═════ Information shown ═════

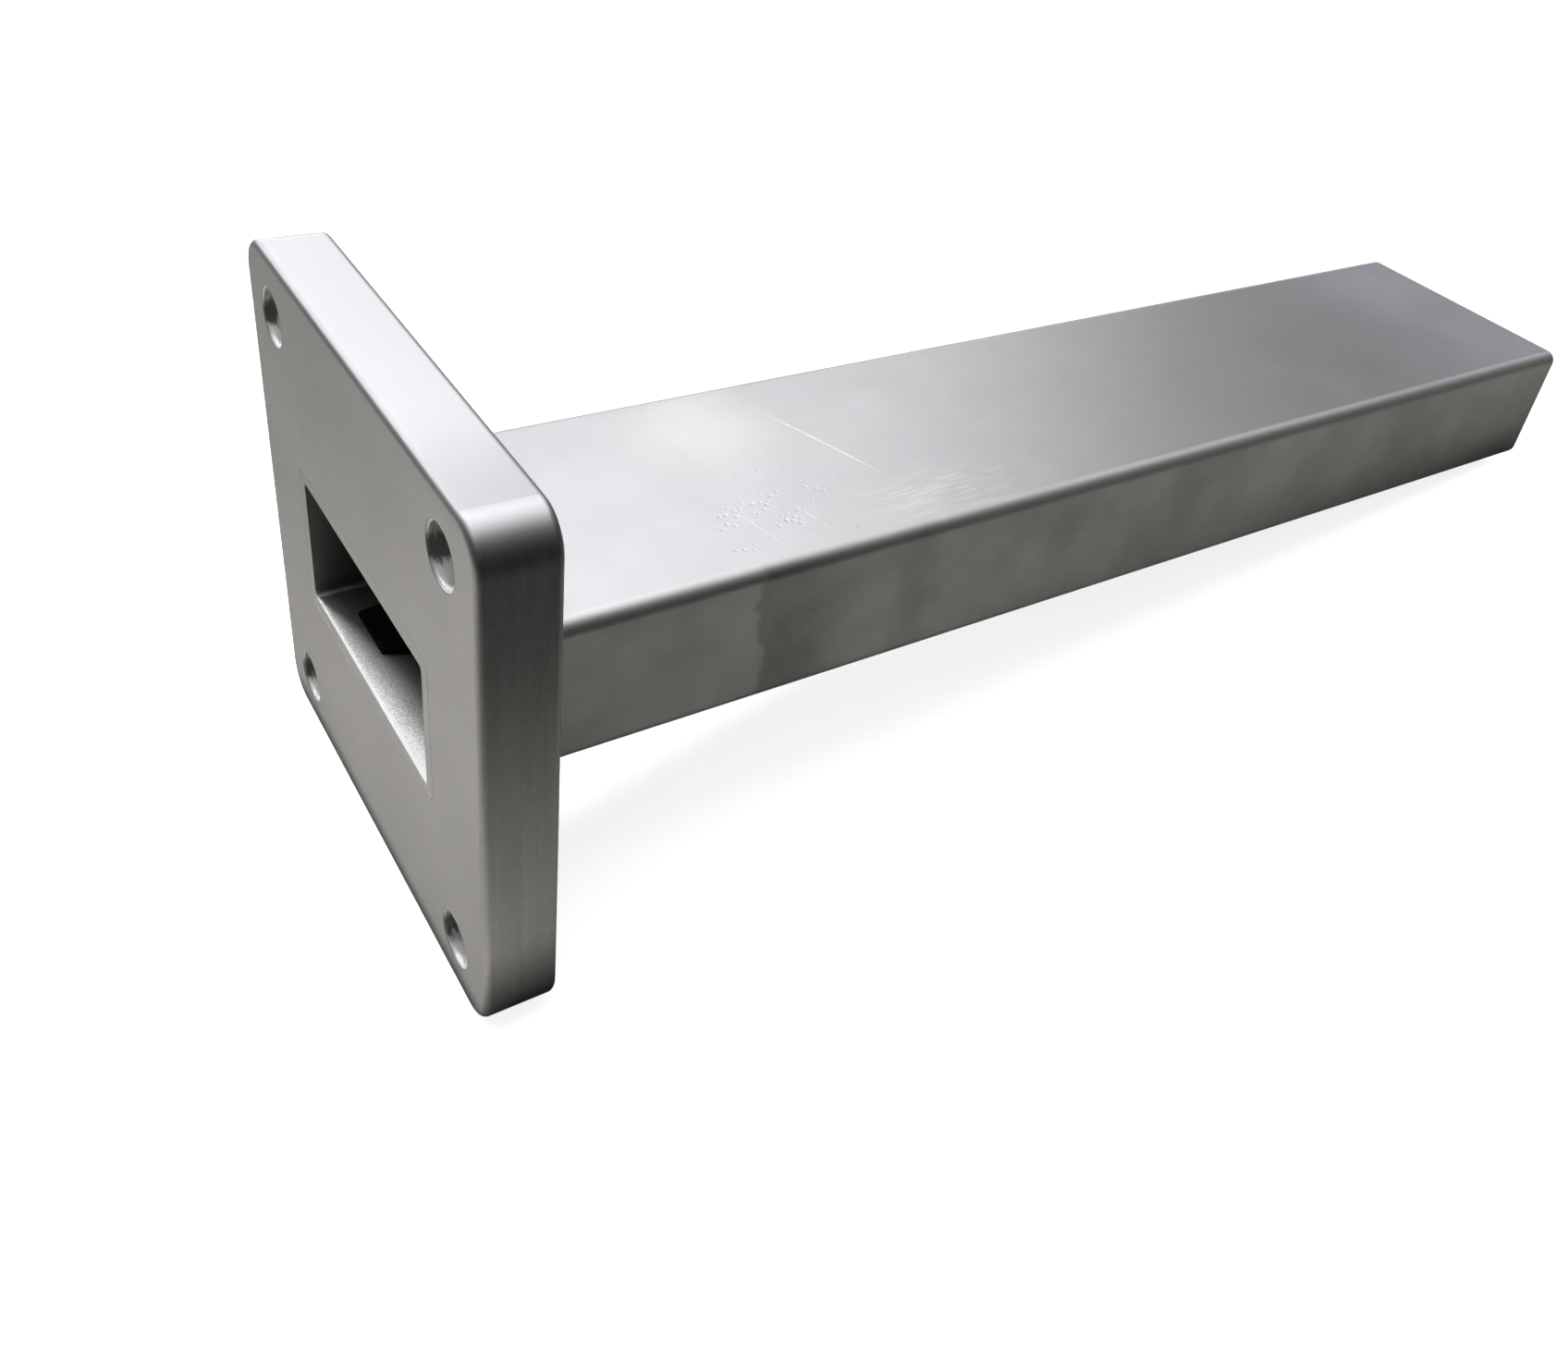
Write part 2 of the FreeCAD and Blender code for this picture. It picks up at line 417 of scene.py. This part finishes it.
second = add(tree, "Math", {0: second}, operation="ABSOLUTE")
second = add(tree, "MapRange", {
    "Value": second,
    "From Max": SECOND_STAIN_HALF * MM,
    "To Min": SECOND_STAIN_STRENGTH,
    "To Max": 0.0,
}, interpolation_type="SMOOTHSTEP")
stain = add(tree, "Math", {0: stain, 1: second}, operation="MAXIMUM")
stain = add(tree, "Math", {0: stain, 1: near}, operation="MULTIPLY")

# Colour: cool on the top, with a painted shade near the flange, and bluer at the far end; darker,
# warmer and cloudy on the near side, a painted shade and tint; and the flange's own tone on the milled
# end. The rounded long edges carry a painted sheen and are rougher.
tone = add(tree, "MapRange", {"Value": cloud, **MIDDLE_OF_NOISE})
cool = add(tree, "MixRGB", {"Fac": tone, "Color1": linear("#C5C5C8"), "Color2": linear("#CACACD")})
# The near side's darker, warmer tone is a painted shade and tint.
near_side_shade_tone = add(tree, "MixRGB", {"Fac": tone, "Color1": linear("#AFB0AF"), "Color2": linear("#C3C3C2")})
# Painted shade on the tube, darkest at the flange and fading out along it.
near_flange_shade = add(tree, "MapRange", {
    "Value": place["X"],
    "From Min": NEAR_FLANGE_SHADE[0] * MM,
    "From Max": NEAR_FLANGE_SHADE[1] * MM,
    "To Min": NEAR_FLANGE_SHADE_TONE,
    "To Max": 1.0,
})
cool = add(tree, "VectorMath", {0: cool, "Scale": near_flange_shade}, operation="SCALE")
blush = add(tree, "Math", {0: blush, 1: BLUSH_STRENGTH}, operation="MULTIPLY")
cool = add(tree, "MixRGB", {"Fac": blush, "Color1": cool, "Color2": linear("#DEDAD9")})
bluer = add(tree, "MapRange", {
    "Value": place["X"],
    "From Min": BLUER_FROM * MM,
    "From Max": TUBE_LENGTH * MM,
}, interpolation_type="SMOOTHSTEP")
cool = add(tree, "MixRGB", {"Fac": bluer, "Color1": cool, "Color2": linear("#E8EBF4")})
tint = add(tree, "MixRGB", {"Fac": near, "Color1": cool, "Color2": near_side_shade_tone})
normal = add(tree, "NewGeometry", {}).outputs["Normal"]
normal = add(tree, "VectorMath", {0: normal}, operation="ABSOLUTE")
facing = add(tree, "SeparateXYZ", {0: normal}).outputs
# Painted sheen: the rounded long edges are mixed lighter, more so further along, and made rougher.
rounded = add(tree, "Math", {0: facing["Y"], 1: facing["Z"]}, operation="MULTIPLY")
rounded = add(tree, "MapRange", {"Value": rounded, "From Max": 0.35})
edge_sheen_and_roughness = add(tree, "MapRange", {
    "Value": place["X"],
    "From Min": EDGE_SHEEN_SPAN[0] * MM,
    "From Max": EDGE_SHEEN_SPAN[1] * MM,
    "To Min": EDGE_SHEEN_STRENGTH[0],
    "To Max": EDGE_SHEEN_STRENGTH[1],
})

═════

Given request:
Print the listing above in full, exactly as it is.

Correct result:
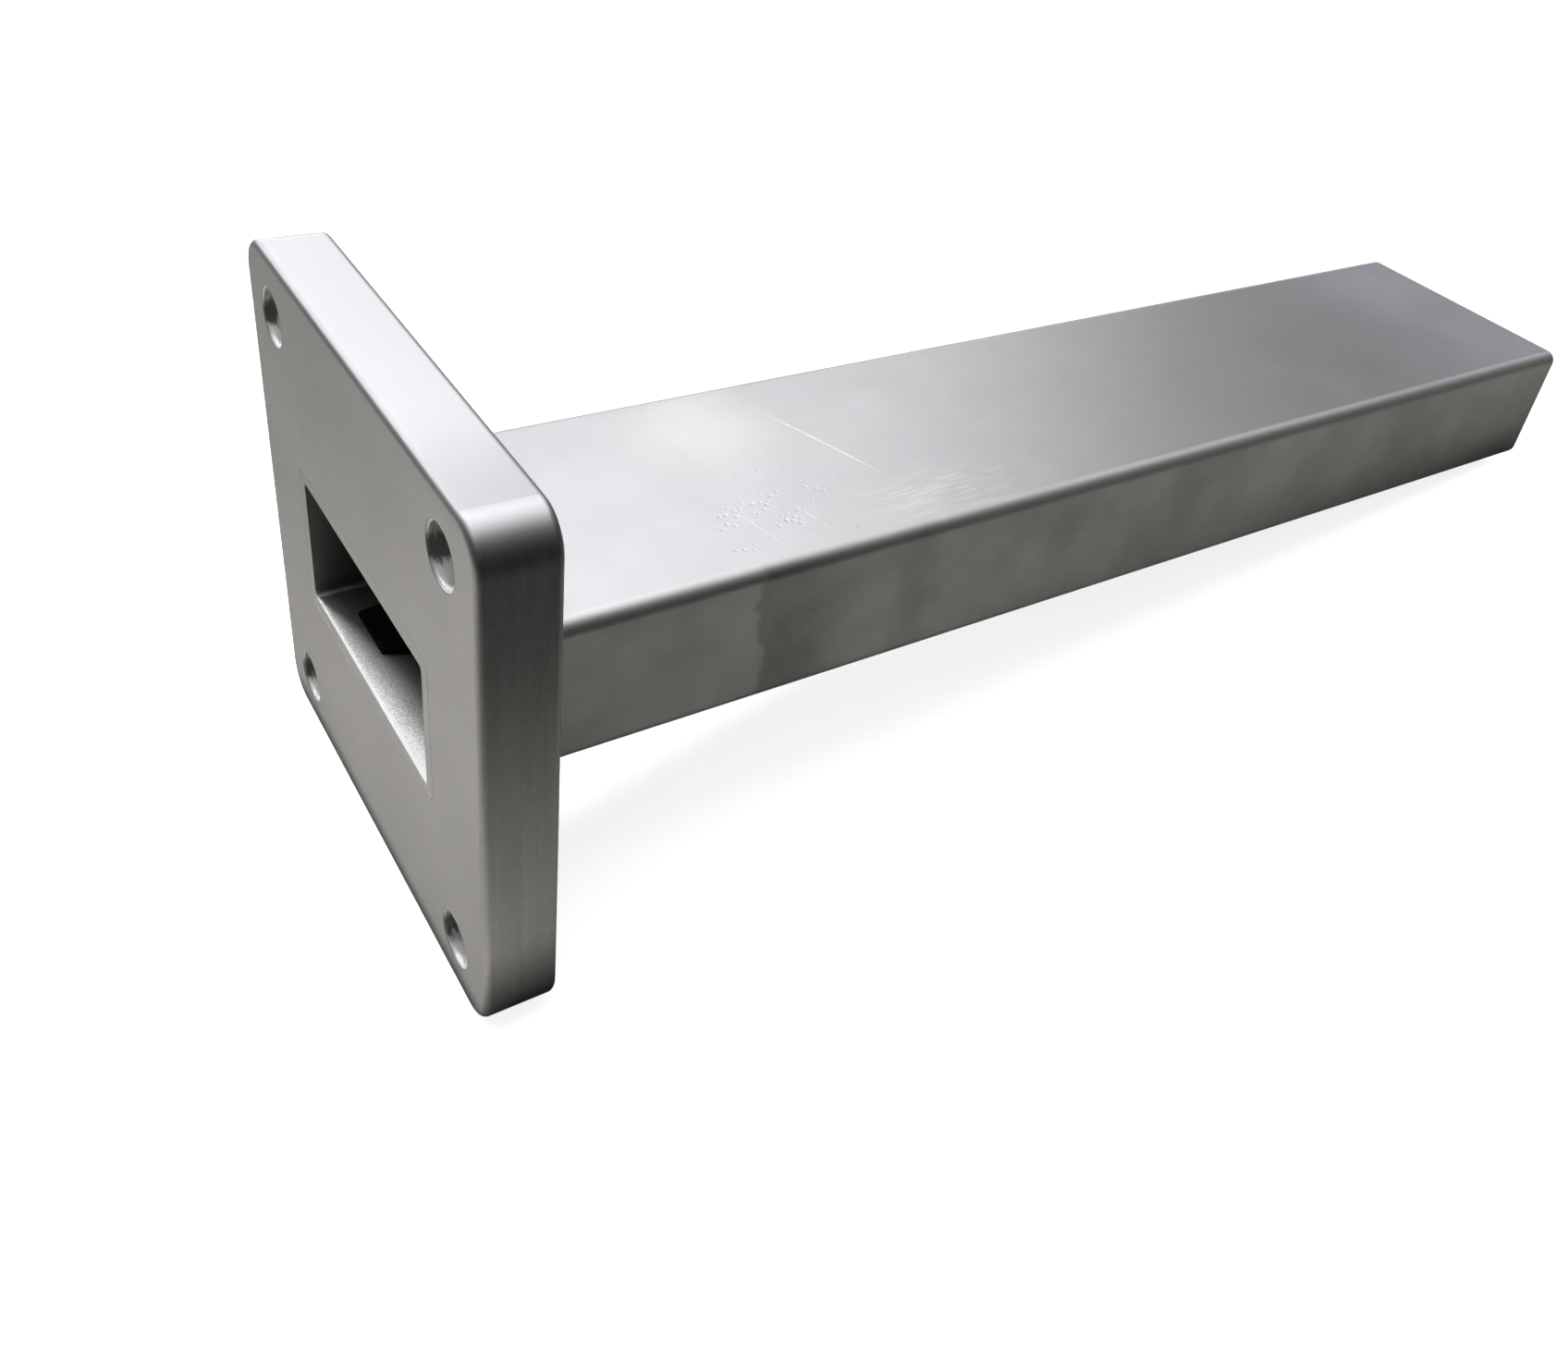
Write part 2 of the FreeCAD and Blender code for this picture. It picks up at line 417 of scene.py. This part finishes it.
second = add(tree, "Math", {0: second}, operation="ABSOLUTE")
second = add(tree, "MapRange", {
    "Value": second,
    "From Max": SECOND_STAIN_HALF * MM,
    "To Min": SECOND_STAIN_STRENGTH,
    "To Max": 0.0,
}, interpolation_type="SMOOTHSTEP")
stain = add(tree, "Math", {0: stain, 1: second}, operation="MAXIMUM")
stain = add(tree, "Math", {0: stain, 1: near}, operation="MULTIPLY")

# Colour: cool on the top, with a painted shade near the flange, and bluer at the far end; darker,
# warmer and cloudy on the near side, a painted shade and tint; and the flange's own tone on the milled
# end. The rounded long edges carry a painted sheen and are rougher.
tone = add(tree, "MapRange", {"Value": cloud, **MIDDLE_OF_NOISE})
cool = add(tree, "MixRGB", {"Fac": tone, "Color1": linear("#C5C5C8"), "Color2": linear("#CACACD")})
# The near side's darker, warmer tone is a painted shade and tint.
near_side_shade_tone = add(tree, "MixRGB", {"Fac": tone, "Color1": linear("#AFB0AF"), "Color2": linear("#C3C3C2")})
# Painted shade on the tube, darkest at the flange and fading out along it.
near_flange_shade = add(tree, "MapRange", {
    "Value": place["X"],
    "From Min": NEAR_FLANGE_SHADE[0] * MM,
    "From Max": NEAR_FLANGE_SHADE[1] * MM,
    "To Min": NEAR_FLANGE_SHADE_TONE,
    "To Max": 1.0,
})
cool = add(tree, "VectorMath", {0: cool, "Scale": near_flange_shade}, operation="SCALE")
blush = add(tree, "Math", {0: blush, 1: BLUSH_STRENGTH}, operation="MULTIPLY")
cool = add(tree, "MixRGB", {"Fac": blush, "Color1": cool, "Color2": linear("#DEDAD9")})
bluer = add(tree, "MapRange", {
    "Value": place["X"],
    "From Min": BLUER_FROM * MM,
    "From Max": TUBE_LENGTH * MM,
}, interpolation_type="SMOOTHSTEP")
cool = add(tree, "MixRGB", {"Fac": bluer, "Color1": cool, "Color2": linear("#E8EBF4")})
tint = add(tree, "MixRGB", {"Fac": near, "Color1": cool, "Color2": near_side_shade_tone})
normal = add(tree, "NewGeometry", {}).outputs["Normal"]
normal = add(tree, "VectorMath", {0: normal}, operation="ABSOLUTE")
facing = add(tree, "SeparateXYZ", {0: normal}).outputs
# Painted sheen: the rounded long edges are mixed lighter, more so further along, and made rougher.
rounded = add(tree, "Math", {0: facing["Y"], 1: facing["Z"]}, operation="MULTIPLY")
rounded = add(tree, "MapRange", {"Value": rounded, "From Max": 0.35})
edge_sheen_and_roughness = add(tree, "MapRange", {
    "Value": place["X"],
    "From Min": EDGE_SHEEN_SPAN[0] * MM,
    "From Max": EDGE_SHEEN_SPAN[1] * MM,
    "To Min": EDGE_SHEEN_STRENGTH[0],
    "To Max": EDGE_SHEEN_STRENGTH[1],
})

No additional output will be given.